Dans un cadre évolutif, se pose la question de la relation entre le libre arbitre indépendant de l’être humain bien conscient de lui-même et la « volonté » générale d’auto-préservation qui est à l’œuvre dans toutes les formes de vie, de manière créative mais individuellement coercitive (et donc non libre). Elle est à la base des lois de la vie qui régissent, entre autres, les « instincts » spécifiques des espèces animales. Nous traiterons cela du mieux que nous pourrons dans notre section “Évolution créative”.
Je voudrais maintenant terminer ces considérations, inévitablement inachevées, par le plus bel exemple de libre arbitre que je connaisse : les dernières paroles du Christ sur la croix : « Père, pardonne-leur, car ils ne savent pas ce qu’ils font » et « Père, entre tes mains, je remets mon esprit ».
IVH
(1) Gerard Bodifee, De vrije wil, 2019, éd.
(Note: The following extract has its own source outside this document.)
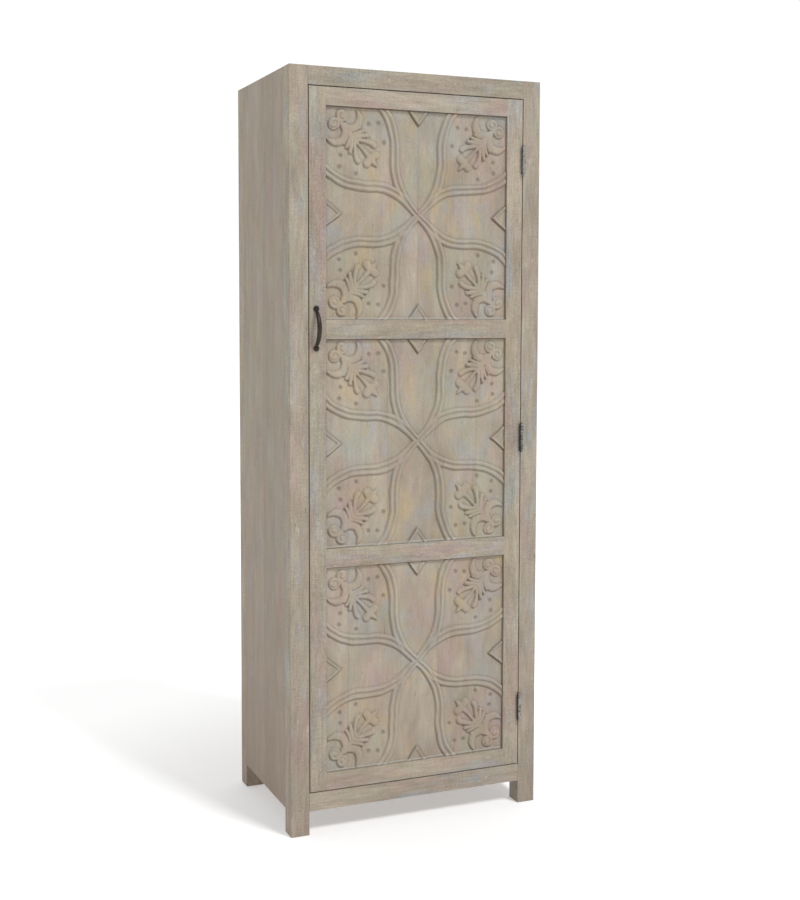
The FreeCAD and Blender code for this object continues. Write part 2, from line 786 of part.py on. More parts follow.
def carved_panels():
    """Three carved boards, tongued into the stiles and rails round them."""
    cuts = None
    for count, level in enumerate(("bottom", "middle", "top")):
        low = panel_low(count)
        high = f"{low} + {PANEL_HEIGHT}"
        reach = f"{OPENING_HALF} - panel_play"
        face = f"{FRONT} + panel_setback"
        field_z = (f"{low} + panel_play", f"{high} - panel_play")
        field = block("field", (f"-({reach})", reach), (face, f"{face} + panel_thickness"), field_z)
        reach = f"{OPENING_HALF} + panel_tongue_depth"
        tongue_z = (f"{low} - panel_tongue_depth", f"{high} + panel_tongue_depth")
        tongue = block("tongue", (f"-({reach})", reach), groove_span(), tongue_z)
        board = fuse("panel_board", [field, tongue])
        if cuts is None:
            doc.recompute()
            play = size("panel_play")
            cuts = relief(field.Length.Value / 2 + play, field.Height.Value / 2 + play)
        tool = doc.addObject("Part::Feature", "relief")
        tool.Shape = cuts
        place(tool, ("0", face, f"{low} + {PANEL_HEIGHT} / 2"))
        cut = doc.addObject("Part::Cut", "carved_board")
        cut.Base = board
        cut.Tool = tool
        keep(cut, f"carved_panel_{level}")


def pull_bar():
    """Bow of the pull: ovals along an arc from foot to foot, stoutest midway, each
    with enough sides to look round."""
    start = (size("pull_centres") - size("pull_neck_thickness")) / 2 - size("screw_head_radius")
    base = size("pull_foot_thickness") / 2
    bow = size("pull_reach") - size("pull_bar_thickness") / 2 - base
    radius = (start ** 2 + bow ** 2) / (2 * bow)
    sweep = math.asin(start / radius)
    rings = []
    for count in range(PULL_SECTIONS):
        turn = sweep * (2 * count / (PULL_SECTIONS - 1) - 1)
        swell = math.cos(turn / sweep * math.pi / 2)
        width = size("pull_neck_width") + (size("pull_bar_width") - size("pull_neck_width")) * swell
        depth = size("pull_neck_thickness")
        depth += (size("pull_bar_thickness") - size("pull_neck_thickness")) * swell
        centre = FreeCAD.Vector(0, radius - bow - base - radius * math.cos(turn), radius * math.sin(turn))
        outward = FreeCAD.Vector(0, -math.cos(turn), math.sin(turn))
        oval = Part.Ellipse(centre + ACROSS * (width / 2), centre + outward * (depth / 2), centre)
        rings.append(Part.makePolygon(oval.toShape().discretize(PULL_SIDES + 1)))
    return Part.makeLoft(rings, True, True)


def pull_foot_places():
    """Heights of the two feet of the pull."""
    return (f"{PULL_HEIGHT} - pull_centres / 2", f"{PULL_HEIGHT} + pull_centres / 2")


def pull():
    """Bow pull with two round feet, and its two screws."""
    bar = doc.addObject("Part::Feature", "pull_bar")
    bar.Shape = pull_bar()
    place(bar, (PULL_X, FRONT, PULL_HEIGHT))
    parts = [bar]
    holes = []
    screws = []
    for height in pull_foot_places():
        back = (PULL_X, FRONT, height)
        parts.append(rod("pull_foot", "-y", back, "pull_foot_radius", "pull_foot_thickness"))
        outside = (PULL_X, f"{FRONT} - pull_foot_thickness - overrun", height)
        radius = "screw_shank_radius + screw_clearance"
        holes.append(stud("screw_hole", "y", outside, radius, "pull_foot_thickness + 2 * overrun"))
        seat = (PULL_X, f"{FRONT} - pull_foot_thickness", height)
        screws.append(round_screw("-y", "y", seat, "pull_screw_length"))
    keep(carve("pull", fuse("pull_blank", parts), holes), "pull_handle")
    keep(group("pull_screws", screws), "pull_handle_screws")


def round_screw(head_way, way, seat, length):
    """Screw with a low domed head that stands on its seat."""
    radius = "screw_head_radius"
    head = stud_taper("screw_head", head_way, seat, radius, "screw_shank_radius", "screw_head_height")
    shank = stud("screw_shank", way, seat, "screw_shank_radius", length)
    return fuse("screw", [head, shank])


def catch_screw_places():
    """Where the screws of the catch start, on the catch's open face."""
    depth = f"{CATCH_FRONT} + catch_depth / 2"
    for sign in ("-", "+"):
        yield (f"-({POST_INNER} - catch_width)", depth, f"{PULL_HEIGHT} {sign} catch_screw_spacing / 2")


def strike_screw_places():
    """Where the screws of the strike plate start, on the plate's open face."""
    across_door = f"-({DOOR_HALF} - strike_width / 2)"
    depth = f"{FRONT} + door_thickness + strike_thickness"
    for sign in ("-", "+"):
        yield (across_door, depth, f"{PULL_HEIGHT} {sign} strike_screw_spacing / 2")


def catch():
    """Magnetic catch on the post behind the pull, and its plate on the stile."""
    width = across("left", f"{POST_INNER} - catch_width", POST_INNER)
    depth = (CATCH_FRONT, f"{CATCH_FRONT} + catch_depth")
    height = (f"{PULL_HEIGHT} - catch_length / 2", f"{PULL_HEIGHT} + catch_length / 2")
    blank = block("catch_blank", width, depth, height)
    holes = []
    screws = []
    for start in catch_screw_places():
        holes.append(pilot_hole("-x", start, "catch_width"))
        screws.append(round_screw("x", "-x", start, "catch_screw_length"))
    keep(carve("catch", blank, holes), "magnetic_catch")
    keep(group("catch_screws", screws), "catch_screws")
    width = across("left", f"{DOOR_HALF} - strike_width", DOOR_HALF)
    depth = (f"{FRONT} + door_thickness", f"{FRONT} + door_thickness + strike_thickness")
    height = (f"{PULL_HEIGHT} - strike_length / 2", f"{PULL_HEIGHT} + strike_length / 2")
    blank = block("strike_blank", width, depth, height)
    seats = []
    screws = []
    for start in strike_screw_places():
        seats.append(flat_screw_seat("-y", start, "strike_thickness"))
        screws.append(flat_screw("-y", start, "strike_thickness", "strike_screw_length"))
    keep(carve("strike", blank, seats), "catch_strike_plate")
    keep(group("strike_screws", screws), "strike_screws")


def case():
    """Posts, rails, sides, back and boards."""
    catch_holes = [pilot_hole("-x", start, "catch_screw_length") for start in catch_screw_places()]
    case_post("left", "front", catch_holes)
    case_post("right", "front", hinge_cuts("post"))
    case_post("left", "rear", [])
    case_post("right", "rear", [])
    for end in ("front", "rear"):
        case_rail(end, "bottom", RAIL_BOTTOM)
        case_rail(end, "top", RAIL_TOP)
    case_side("left")
    case_side("right")
    case_back()
    case_boards()


def door():
    """Framed door with its panels, pull and strike plate."""
    holes = []
    for height in pull_foot_places():
        start = (PULL_X, f"{FRONT} - pull_foot_thickness", height)
        holes.append(pilot_hole("y", start, "pull_screw_length"))
    holes += [pilot_hole("-y", start, "strike_screw_length") for start in strike_screw_places()]
    door_stile("left", holes)
    door_stile("right", hinge_cuts("stile"))
    for label, rail_span in door_rails():
        door_rail(label, rail_span)
    carved_panels()
    pull()


def check_document():
    """Stop if anything in the document failed or any piece is not sound."""
    for item in doc.Objects:
        broken = {"Invalid", "Error"} & set(item.State)
        assert not broken, f"{item.Label} failed: {item.State}"
    for piece in kept:
        assert not piece.Shape.isNull(), f"{piece.Label} is empty"
        assert piece.Shape.isValid(), f"{piece.Label} is not valid"
        assert piece.Shape.Solids, f"{piece.Label} has no solid"


def write_parts():
    """Write each finished piece to a file of its own name."""
    os.makedirs("parts", exist_ok=True)
    for piece in kept:
        piece.Shape.exportStep(os.path.join("parts", f"{piece.Label}.step"))


make_sheet()
case()
door()
hinges()
catch()
doc.recompute()
check_document()
write_parts()
print(f"{len(kept)} pieces written")
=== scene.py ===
"""Looks of the tall almirah: limed mango wood, hand carving and iron fittings.

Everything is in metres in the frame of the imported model. The carving is worked
out in millimetres from each panel's middle and scaled once, where its mesh is made.
"""

from math import asin, atan2, cos, pi, radians, sin, sqrt

import bpy
import bmesh
import numpy as np
from mathutils import Matrix, Vector


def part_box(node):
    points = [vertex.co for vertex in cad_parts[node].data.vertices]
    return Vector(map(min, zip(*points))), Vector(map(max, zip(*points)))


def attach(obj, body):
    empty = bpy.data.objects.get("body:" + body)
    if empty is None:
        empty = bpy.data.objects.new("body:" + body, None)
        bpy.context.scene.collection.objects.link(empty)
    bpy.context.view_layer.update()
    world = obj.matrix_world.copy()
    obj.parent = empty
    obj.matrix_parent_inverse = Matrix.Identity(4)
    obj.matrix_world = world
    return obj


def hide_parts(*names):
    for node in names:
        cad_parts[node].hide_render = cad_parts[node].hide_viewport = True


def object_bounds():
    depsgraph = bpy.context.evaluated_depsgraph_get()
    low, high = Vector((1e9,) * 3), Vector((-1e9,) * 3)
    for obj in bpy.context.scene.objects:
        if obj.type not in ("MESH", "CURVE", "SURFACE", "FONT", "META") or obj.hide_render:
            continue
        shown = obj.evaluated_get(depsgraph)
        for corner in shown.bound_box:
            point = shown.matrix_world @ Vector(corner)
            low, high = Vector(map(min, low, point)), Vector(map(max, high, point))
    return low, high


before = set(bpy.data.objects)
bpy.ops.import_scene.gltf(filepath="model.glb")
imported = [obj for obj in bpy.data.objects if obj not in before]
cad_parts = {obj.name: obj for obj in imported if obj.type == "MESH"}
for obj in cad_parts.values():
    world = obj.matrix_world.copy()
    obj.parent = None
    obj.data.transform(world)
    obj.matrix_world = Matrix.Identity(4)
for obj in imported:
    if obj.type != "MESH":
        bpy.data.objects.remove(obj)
cad_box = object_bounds()


def srgb(*values):
    """Linear colour from eight-bit red, green and blue, by the curve of the sRGB standard."""
    shares = [value / 255 for value in values]
    linear = [share / 12.92 if share < 0.04045 else ((share + 0.055) / 1.055) ** 2.4 for share in shares]
    return linear + [1.0]


MM = 0.001
SEED = 7
MATERIAL_SEED = SEED * 1000
WHITE = (1, 1, 1, 1)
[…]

Sterck & De Vreese, Gorredijk, Pays-Bas. ISBN 978 90 5615 536 0.
(2) Augustin d’Hippone (354-430 A.C.). Œuvres les plus célèbres : Confessiones et De civitate Dei. Cf : https://forumcatholicum.com/les-confessions-de-st-augustin/ .
(3) Boèce (vers 480-525 A.C.). Œuvre la plus connue: La Consolation de la philosophie (De consolatione philosophiae).
(4) Desiderius Erasmus (1467 ou 1469-1536). Œuvre la plus célèbre : L’Éloge de la folie.
(5) Benoît de Spinoza (1632-1677). Œuvres: e.a. Cogitata metaphisica et Tractatus theologico-politicus.
(6) Henri-Louis Bergson (1859-1941). Œuvres principales : Essai sur les données immédiates de la conscience, Matière et mémoire, L’Évolution créatrice et Les deux sources de la morale et de la religion. Il était l’un des défenseurs les plus connus du vitalisme, qui accepte une dimension spirituelle pour chaque forme de vie, ce qu’il a incorporée dans sa vision de l’évolution. Notre section « Évolution créative » a involontairement le même titre que l’œuvre principale de ce philosophe très influent et d’inspiration religieuse.